The event is the brainchild of a group of literary lovers on the island, including Georgina Hobhouse, who runs a bookshop during the summer months. Its other sponsors include the local estate and the island’s micro-brewery. The event has been partly inspired by the success of Colonsay’s music festival, which now attracts 200 visitors to the island every September, as well as a new “spring festival,” held for the first time last year.

Co-director Dilly Emslie said: “It’s a love of books among some of the islanders that is really behind the event.

“There is a committee of nine of us working on the first event, including the estate and the local tourism and marketing group. We’re thrilled to be welcoming all the writers who have agreed to take part.”

Colonsay’s fledgling line-up will also feature Sophie Cook, Robin Laing, Margaret Elphinstone and Kenneth Stevenson. Ms Emslie added: “We’re promoting Conversations at the Edge as the most boutique book festival in Scotland.

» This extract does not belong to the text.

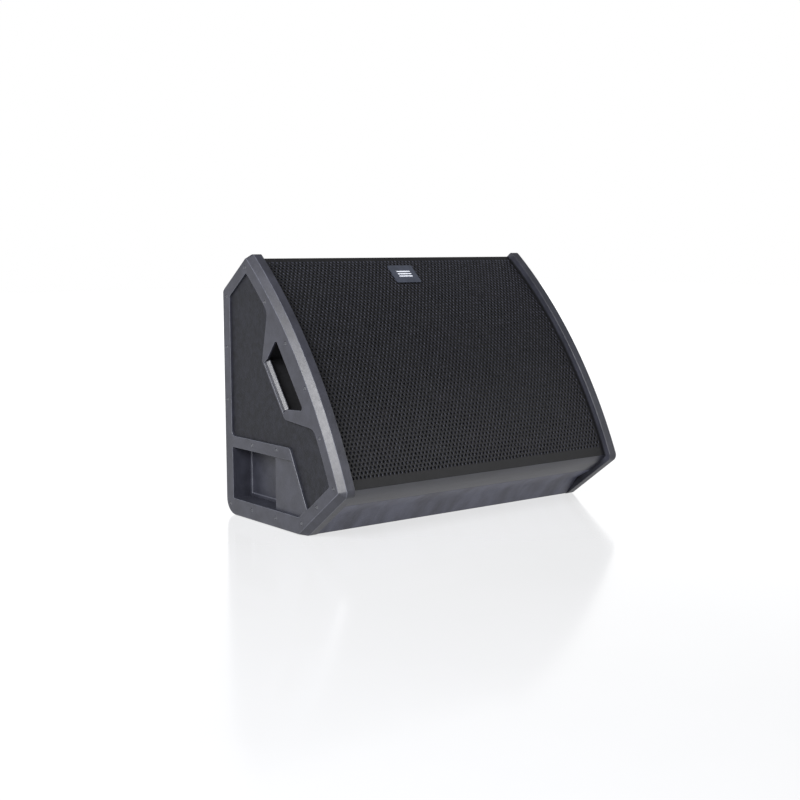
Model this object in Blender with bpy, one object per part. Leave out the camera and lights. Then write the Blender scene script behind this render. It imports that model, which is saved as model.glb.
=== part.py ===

We know there are other island festivals, and some pretty small festivals elsewhere, but it is the combination of the size of our venue and our distance from the mainland that is the selling point.

“This one really means coming over for the whole weekend, and we’re doing a weekend pass costing just £40 which will allow people to see all the authors.”

Donald MacNeill, island development officer, who is also helping to organise the event, said: “We’ve managed to bring some top-notch musicians over here for the music festival and we’re hoping to do the same with writers.

“It’s very much an event for the islanders, although the music festival has been successful in bringing visitors over here.”

There is already a book festival on nearby Islay.